* Begin *

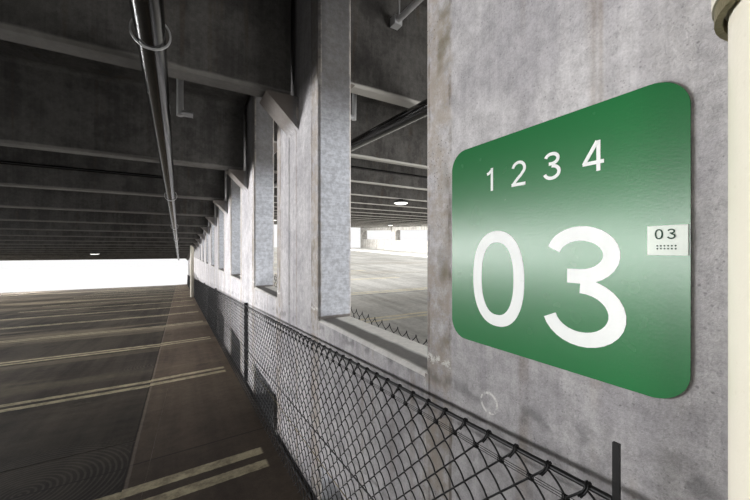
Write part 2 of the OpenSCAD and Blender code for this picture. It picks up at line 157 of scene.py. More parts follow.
class Value:
    """A shader value. Python arithmetic on it adds Math nodes."""

    def __init__(self, graph: "Tree", socket: bpy.types.NodeSocket) -> None:
        """Wraps an output socket of a tree."""
        self.graph = graph
        self.socket = socket

    def math(self, operation: str, *others: Union["Value", Number], flip: bool = False) -> "Value":
        """Adds one Math node.

        Args:
            operation: The node's operation.
            others: The other operands.
            flip: Puts this value second.

        Returns:
            The node's result.
        """
        operands = [*others, self] if flip else [self, *others]
        node = self.graph.node("ShaderNodeMath", {"operation": operation}, dict(enumerate(operands)))
        return Value(self.graph, node.outputs[0])

    def __add__(self, other: Union["Value", Number]) -> "Value":
        """Sum."""
        return self.math("ADD", other)

    __radd__ = __add__

    def __mul__(self, other: Union["Value", Number]) -> "Value":
        """Product."""
        return self.math("MULTIPLY", other)

    __rmul__ = __mul__

    def __sub__(self, other: Union["Value", Number]) -> "Value":
        """Difference."""
        return self.math("SUBTRACT", other)

    def __rsub__(self, other: Number) -> "Value":
        """Difference from a number."""
        return self.math("SUBTRACT", other, flip=True)

    def __truediv__(self, other: Union["Value", Number]) -> "Value":
        """Quotient."""
        return self.math("DIVIDE", other)

    def __pow__(self, other: Number) -> "Value":
        """Power."""
        return self.math("POWER", other)

    def __abs__(self) -> "Value":
        """Absolute value."""
        return self.math("ABSOLUTE")

    def repeat(self, period: float, start: float) -> "Value":
        """Distance from the nearest of the places start + n * period."""
        return abs(self.math("WRAP", start + period / 2, start - period / 2) - start)

    def near(self, place: float, reach: float) -> "Value":
        """1 within half the reach of a place, falling to 0 at the whole reach."""
        return abs(self - place).step(reach, reach / 2)

    def step(self, low: float, high: float) -> "Value":
        """Smooth step.

        Args:
            low: Where it is 0.
            high: Where it is 1, above or below low.

        Returns:
            The stepped value.
        """
        settings = {"interpolation_type": "SMOOTHSTEP", "clamp": True}
        if low < high:
            inputs = {"Value": self, "From Min": low, "From Max": high, "To Min": 0.0, "To Max": 1.0}
        else:
            inputs = {"Value": self, "From Min": high, "From Max": low, "To Min": 1.0, "To Max": 0.0}
        node = self.graph.node("ShaderNodeMapRange", settings, inputs)
        return Value(self.graph, node.outputs[0])

    def least(self, other: Union["Value", Number]) -> "Value":
        """The smaller of two values."""
        return self.math("MINIMUM", other)

    def most(self, other: Union["Value", Number]) -> "Value":
        """The larger of two values."""
        return self.math("MAXIMUM", other)


Input = Union[Value, bpy.types.NodeSocket, Number, Sequence[float]]


class Tree:
    """A node tree that is filled through one method."""

    def __init__(self, tree: bpy.types.NodeTree) -> None:
        """Empties the tree."""
        self.tree = tree
        tree.nodes.clear()

    def node(self, kind: str, settings: Optional[Mapping[str, Any]] = None,
             inputs: Optional[Mapping[Union[int, str], Input]] = None) -> bpy.types.Node:
        """Adds any node: its settings are set first, then its sockets are filled or linked.

        Args:
            kind: The node's type.
            settings: Its properties by name.
            inputs: Numbers, colours, values or sockets by input name or place.

        Returns:
            The node.
        """
        node = self.tree.nodes.new(kind)
        for name, setting in (settings or {}).items():
            setattr(node, name, setting)
        for key, given in (inputs or {}).items():
            given = given.socket if isinstance(given, Value) else given
            if isinstance(given, bpy.types.NodeSocket):
                self.tree.links.new(given, node.inputs[key])
            else:
                node.inputs[key].default_value = given
        return node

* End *

_Directions_
From the opening line of the data above, please print each line as written up to and including the line that contains "flip: Puts this value second.", and nothing more.

_Worked answer_
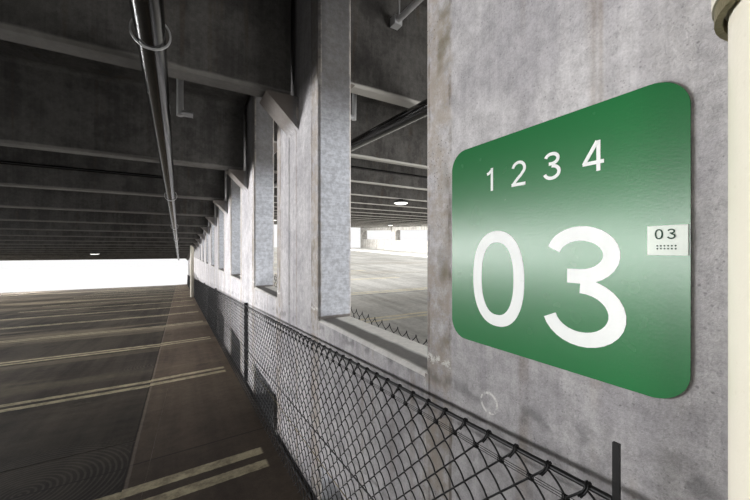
Write part 2 of the OpenSCAD and Blender code for this picture. It picks up at line 157 of scene.py. More parts follow.
class Value:
    """A shader value. Python arithmetic on it adds Math nodes."""

    def __init__(self, graph: "Tree", socket: bpy.types.NodeSocket) -> None:
        """Wraps an output socket of a tree."""
        self.graph = graph
        self.socket = socket

    def math(self, operation: str, *others: Union["Value", Number], flip: bool = False) -> "Value":
        """Adds one Math node.

        Args:
            operation: The node's operation.
            others: The other operands.
            flip: Puts this value second.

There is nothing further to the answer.